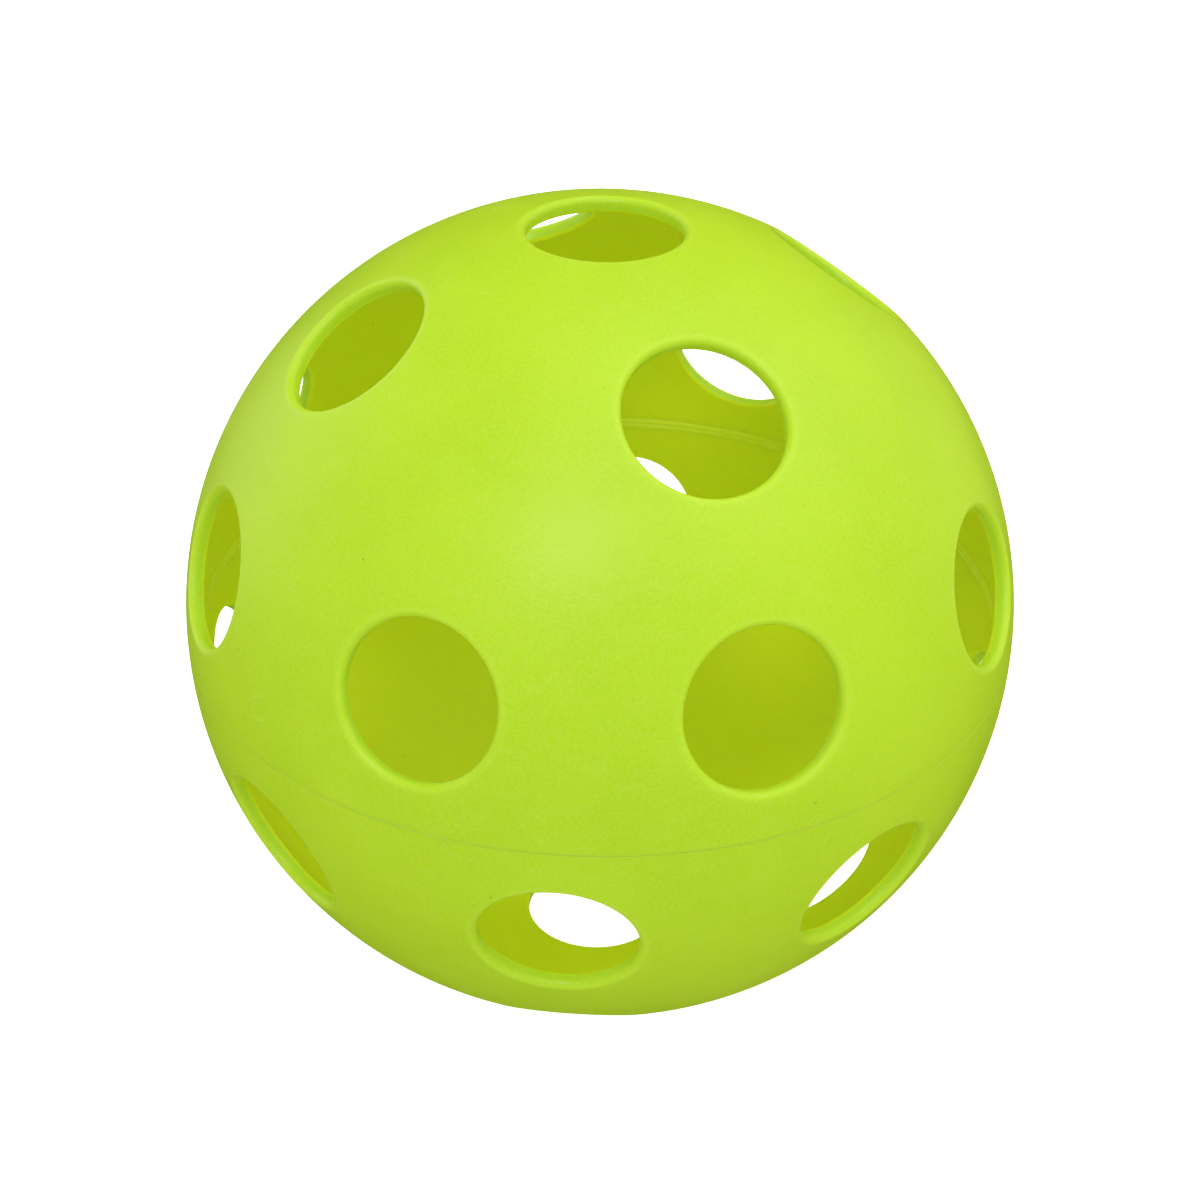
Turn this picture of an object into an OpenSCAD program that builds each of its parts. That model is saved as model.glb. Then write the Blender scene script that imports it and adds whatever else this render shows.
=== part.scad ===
/* [Ball] */
// Outside diameter of the ball
ball_d = 74; // [72:0.5:76]
// Thickness of the moulded wall
wall = 1.4; // [1.2:0.1:2.2]

/* [Holes] */
// Diameter of the straight part of every hole
hole_d = 13.2; // [11:0.2:14]
// Angle from the pole to the ring of four holes, in degrees
ring4_angle = 36.5; // [35:0.5:38]
// Angle from the pole to the ring of eight holes, in degrees
ring8_angle = 73; // [71:0.5:74]
// Radius on the outer edge of each hole
outer_edge_r = 0.5; // [0.3:0.1:0.6]
// Radius on the inner edge of each hole
inner_edge_r = 0.4; // [0.2:0.1:0.4]
// How far the lower half is turned against the upper half, in degrees
lower_turn = -26.5; // [-45:0.5:45]

/* [Weld] */
// Width of the bead that the weld leaves inside the ball
bead_w = 1.4; // [1:0.1:2]
// How far the bead stands in from the wall
bead_h = 0.4; // [0.3:0.05:0.6]

/* [Hidden] */
$fn = 120;

outer_r = ball_d / 2;
inner_r = outer_r - wall;
hole_r = hole_d / 2;
// Flats that stand for each rounded hole edge
outer_steps = 4;
inner_steps = 3;
// How far a hole cutter runs past the wall on each side
reach = 1.5;

// Centre of the outer edge's radius: it touches both the hole and the ball
outer_edge_x = hole_r + outer_edge_r;
outer_edge_y = sqrt(pow(outer_r - outer_edge_r, 2) - pow(outer_edge_x, 2));
outer_edge_end = atan2(outer_edge_y, outer_edge_x);

// Centre of the inner edge's radius: it touches both the hole and the hollow
inner_edge_x = hole_r + inner_edge_r;
inner_edge_y = sqrt(pow(inner_r + inner_edge_r, 2) - pow(inner_edge_x, 2));
inner_edge_end = 180 + atan2(inner_edge_y, inner_edge_x);

// The weld leaves two rolls of flash side by side: each is an arc from the wall to the valley between them
roll_steps = 6;
roll_z = bead_w / 5;
roll_half_w = bead_w / 2 - roll_z;
roll_r = (pow(bead_h, 2) + pow(roll_half_w, 2)) / (2 * bead_h);
bead_back_r = sqrt(pow(inner_r, 2) - pow(bead_w / 2, 2));
roll_path_r = bead_back_r - bead_h + roll_r;
roll_start = 180 + atan2(roll_half_w, roll_r - bead_h);
roll_valley = 180 - asin(roll_z / roll_r);

shell_colour = [0.74, 0.88, 0.25];
bead_colour = [0.68, 0.80, 0.18];

// A point on a circle about c, at angle a
function on_arc(c, r, a) = [c[0] + r * cos(a), c[1] + r * sin(a)];

// Points round an arc from angle a0 towards a1, leaving out the last
function arc_points(c, r, a0, a1, steps) =
    [for (i = [0:steps - 1]) on_arc(c, r, a0 + (a1 - a0) * i / steps)];

// The end of an arc's last flat, carried on straight by d
function past_end(c, r, a0, a1, steps, d) =
    let (p = on_arc(c, r, a1 - (a1 - a0) / steps))
    let (q = on_arc(c, r, a1))
    q + d * (q - p) / norm(q - p);

function reversed(list) = [for (i = [len(list) - 1:-1:0]) list[i]];

// Half section of what one hole takes away: straight in the middle, rounded at both mouths
module hole_section() {
    outer_c = [outer_edge_x, outer_edge_y];
    inner_c = [inner_edge_x, inner_edge_y];
    top = past_end(outer_c, outer_edge_r, 180, outer_edge_end, outer_steps, reach);
    low = past_end(inner_c, inner_edge_r, 180, inner_edge_end, inner_steps, reach);
    inner_arc = arc_points(inner_c, inner_edge_r, 180, inner_edge_end, inner_steps);
    outer_arc = arc_points(outer_c, outer_edge_r, 180, outer_edge_end, outer_steps);
    polygon(concat([[0, low[1]], low], reversed(inner_arc), outer_arc, [top, [0, outer_r + reach]]));
}

// One hole on the pole's axis, tipped down by angle and swung round by turn
module hole(angle, turn) {
    rotate([0, angle, turn]) rotate_extrude() hole_section();
}

// The thirteen holes of one half: the pole, a ring of four and a ring of eight
module half_holes() {
    hole(0, 0);
    for (i = [0:3]) hole(ring4_angle, 90 * i);
    for (i = [0:7]) hole(ring8_angle, 45 * i);
}

// One moulded half: a thin dome, open at the equator, with its holes
module half_shell() {
    difference() {
        sphere(outer_r);
        sphere(inner_r);
        translate([-ball_d, -ball_d, -2 * ball_d]) cube(2 * ball_d);
        half_holes();
    }
}

module upper_shell() {
    color(shell_colour) half_shell();
}

// The same moulding turned over, so its pole faces down
module lower_shell() {
    color(shell_colour) rotate([0, 0, lower_turn]) mirror([0, 0, 1]) half_shell();
}

// Section of the weld flash: one roll from each half, with a flat back against the wall
module bead_section() {
    roll_c = [roll_path_r, -roll_z];
    lower_roll = arc_points(roll_c, roll_r, roll_start, roll_valley, roll_steps);
    upper_roll = [for (p = reversed(lower_roll)) [p[0], -p[1]]];
    polygon(concat(lower_roll, [on_arc(roll_c, roll_r, roll_valley)], upper_roll));
}

// Flash squeezed inwards where the two halves were melted together
module weld_bead() {
    color(bead_colour) rotate_extrude() bead_section();
}

upper_shell();
lower_shell();
weld_bead();
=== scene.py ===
import math

import bmesh
import bpy
import numpy as np
from mathutils import Matrix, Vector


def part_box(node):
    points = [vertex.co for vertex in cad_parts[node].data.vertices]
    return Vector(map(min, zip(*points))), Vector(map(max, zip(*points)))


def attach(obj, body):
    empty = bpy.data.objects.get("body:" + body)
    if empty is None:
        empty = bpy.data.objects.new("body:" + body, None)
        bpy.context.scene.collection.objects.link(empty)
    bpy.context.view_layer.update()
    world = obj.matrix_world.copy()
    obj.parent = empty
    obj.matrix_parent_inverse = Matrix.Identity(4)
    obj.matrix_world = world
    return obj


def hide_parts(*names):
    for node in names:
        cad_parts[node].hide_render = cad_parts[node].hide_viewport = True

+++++

◆ **Task to carry out**
Give an exact copy of all the data shown above.

◆ **Correct output**
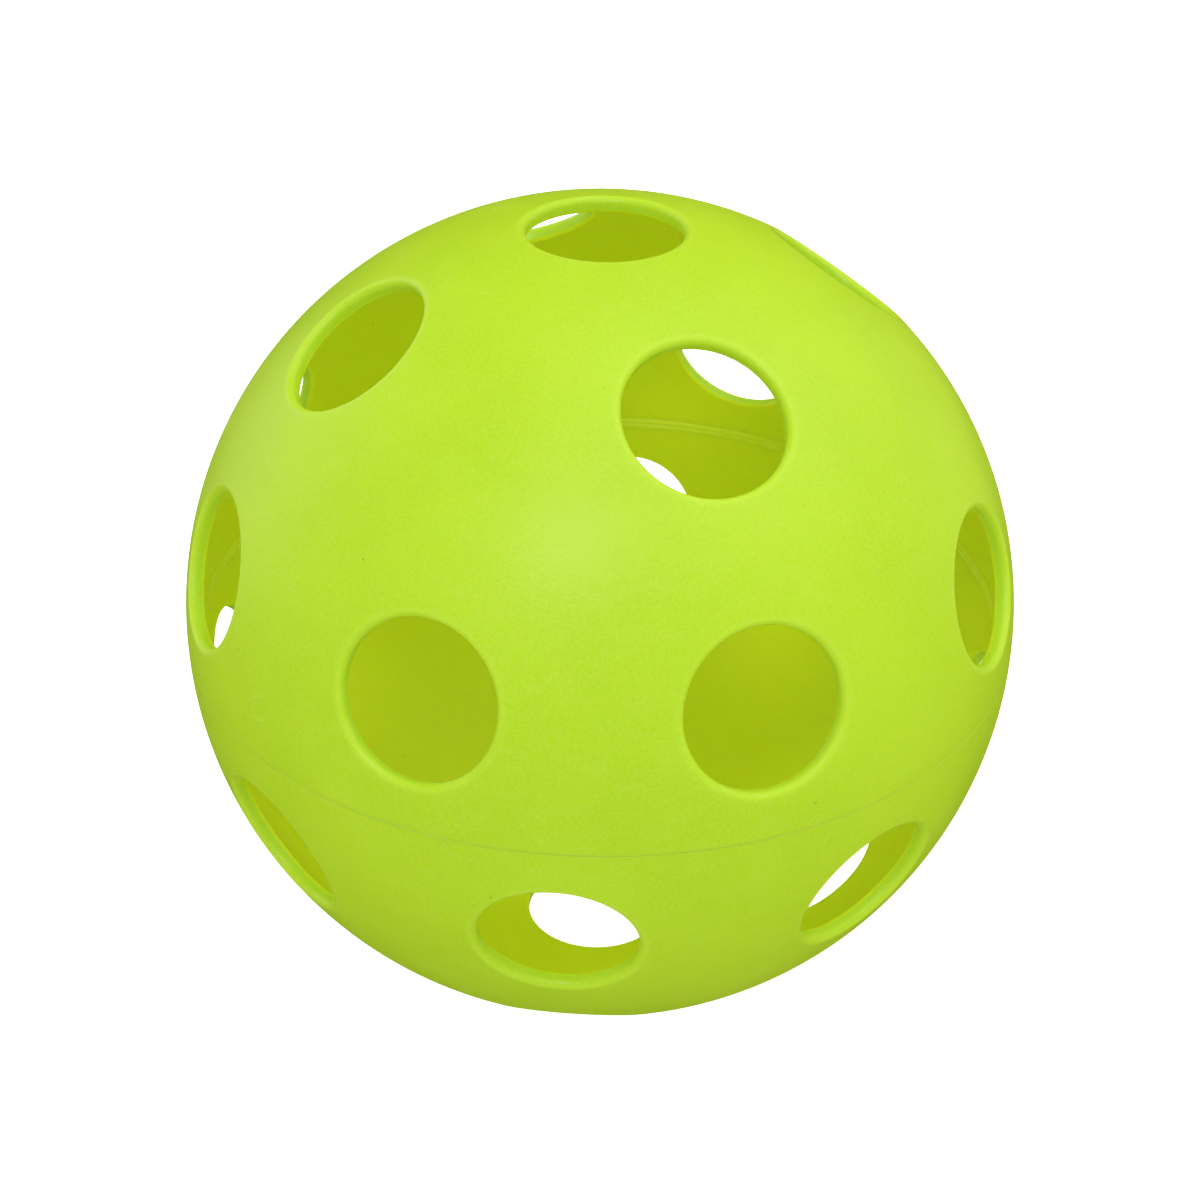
Turn this picture of an object into an OpenSCAD program that builds each of its parts. That model is saved as model.glb. Then write the Blender scene script that imports it and adds whatever else this render shows.
=== part.scad ===
/* [Ball] */
// Outside diameter of the ball
ball_d = 74; // [72:0.5:76]
// Thickness of the moulded wall
wall = 1.4; // [1.2:0.1:2.2]

/* [Holes] */
// Diameter of the straight part of every hole
hole_d = 13.2; // [11:0.2:14]
// Angle from the pole to the ring of four holes, in degrees
ring4_angle = 36.5; // [35:0.5:38]
// Angle from the pole to the ring of eight holes, in degrees
ring8_angle = 73; // [71:0.5:74]
// Radius on the outer edge of each hole
outer_edge_r = 0.5; // [0.3:0.1:0.6]
// Radius on the inner edge of each hole
inner_edge_r = 0.4; // [0.2:0.1:0.4]
// How far the lower half is turned against the upper half, in degrees
lower_turn = -26.5; // [-45:0.5:45]

/* [Weld] */
// Width of the bead that the weld leaves inside the ball
bead_w = 1.4; // [1:0.1:2]
// How far the bead stands in from the wall
bead_h = 0.4; // [0.3:0.05:0.6]

/* [Hidden] */
$fn = 120;

outer_r = ball_d / 2;
inner_r = outer_r - wall;
hole_r = hole_d / 2;
// Flats that stand for each rounded hole edge
outer_steps = 4;
inner_steps = 3;
// How far a hole cutter runs past the wall on each side
reach = 1.5;

// Centre of the outer edge's radius: it touches both the hole and the ball
outer_edge_x = hole_r + outer_edge_r;
outer_edge_y = sqrt(pow(outer_r - outer_edge_r, 2) - pow(outer_edge_x, 2));
outer_edge_end = atan2(outer_edge_y, outer_edge_x);

// Centre of the inner edge's radius: it touches both the hole and the hollow
inner_edge_x = hole_r + inner_edge_r;
inner_edge_y = sqrt(pow(inner_r + inner_edge_r, 2) - pow(inner_edge_x, 2));
inner_edge_end = 180 + atan2(inner_edge_y, inner_edge_x);

// The weld leaves two rolls of flash side by side: each is an arc from the wall to the valley between them
roll_steps = 6;
roll_z = bead_w / 5;
roll_half_w = bead_w / 2 - roll_z;
roll_r = (pow(bead_h, 2) + pow(roll_half_w, 2)) / (2 * bead_h);
bead_back_r = sqrt(pow(inner_r, 2) - pow(bead_w / 2, 2));
roll_path_r = bead_back_r - bead_h + roll_r;
roll_start = 180 + atan2(roll_half_w, roll_r - bead_h);
roll_valley = 180 - asin(roll_z / roll_r);

shell_colour = [0.74, 0.88, 0.25];
bead_colour = [0.68, 0.80, 0.18];

// A point on a circle about c, at angle a
function on_arc(c, r, a) = [c[0] + r * cos(a), c[1] + r * sin(a)];

// Points round an arc from angle a0 towards a1, leaving out the last
function arc_points(c, r, a0, a1, steps) =
    [for (i = [0:steps - 1]) on_arc(c, r, a0 + (a1 - a0) * i / steps)];

// The end of an arc's last flat, carried on straight by d
function past_end(c, r, a0, a1, steps, d) =
    let (p = on_arc(c, r, a1 - (a1 - a0) / steps))
    let (q = on_arc(c, r, a1))
    q + d * (q - p) / norm(q - p);

function reversed(list) = [for (i = [len(list) - 1:-1:0]) list[i]];

// Half section of what one hole takes away: straight in the middle, rounded at both mouths
module hole_section() {
    outer_c = [outer_edge_x, outer_edge_y];
    inner_c = [inner_edge_x, inner_edge_y];
    top = past_end(outer_c, outer_edge_r, 180, outer_edge_end, outer_steps, reach);
    low = past_end(inner_c, inner_edge_r, 180, inner_edge_end, inner_steps, reach);
    inner_arc = arc_points(inner_c, inner_edge_r, 180, inner_edge_end, inner_steps);
    outer_arc = arc_points(outer_c, outer_edge_r, 180, outer_edge_end, outer_steps);
    polygon(concat([[0, low[1]], low], reversed(inner_arc), outer_arc, [top, [0, outer_r + reach]]));
}

// One hole on the pole's axis, tipped down by angle and swung round by turn
module hole(angle, turn) {
    rotate([0, angle, turn]) rotate_extrude() hole_section();
}

// The thirteen holes of one half: the pole, a ring of four and a ring of eight
module half_holes() {
    hole(0, 0);
    for (i = [0:3]) hole(ring4_angle, 90 * i);
    for (i = [0:7]) hole(ring8_angle, 45 * i);
}

// One moulded half: a thin dome, open at the equator, with its holes
module half_shell() {
    difference() {
        sphere(outer_r);
        sphere(inner_r);
        translate([-ball_d, -ball_d, -2 * ball_d]) cube(2 * ball_d);
        half_holes();
    }
}

module upper_shell() {
    color(shell_colour) half_shell();
}

// The same moulding turned over, so its pole faces down
module lower_shell() {
    color(shell_colour) rotate([0, 0, lower_turn]) mirror([0, 0, 1]) half_shell();
}

// Section of the weld flash: one roll from each half, with a flat back against the wall
module bead_section() {
    roll_c = [roll_path_r, -roll_z];
    lower_roll = arc_points(roll_c, roll_r, roll_start, roll_valley, roll_steps);
    upper_roll = [for (p = reversed(lower_roll)) [p[0], -p[1]]];
    polygon(concat(lower_roll, [on_arc(roll_c, roll_r, roll_valley)], upper_roll));
}

// Flash squeezed inwards where the two halves were melted together
module weld_bead() {
    color(bead_colour) rotate_extrude() bead_section();
}

upper_shell();
lower_shell();
weld_bead();
=== scene.py ===
import math

import bmesh
import bpy
import numpy as np
from mathutils import Matrix, Vector


def part_box(node):
    points = [vertex.co for vertex in cad_parts[node].data.vertices]
    return Vector(map(min, zip(*points))), Vector(map(max, zip(*points)))


def attach(obj, body):
    empty = bpy.data.objects.get("body:" + body)
    if empty is None:
        empty = bpy.data.objects.new("body:" + body, None)
        bpy.context.scene.collection.objects.link(empty)
    bpy.context.view_layer.update()
    world = obj.matrix_world.copy()
    obj.parent = empty
    obj.matrix_parent_inverse = Matrix.Identity(4)
    obj.matrix_world = world
    return obj


def hide_parts(*names):
    for node in names:
        cad_parts[node].hide_render = cad_parts[node].hide_viewport = True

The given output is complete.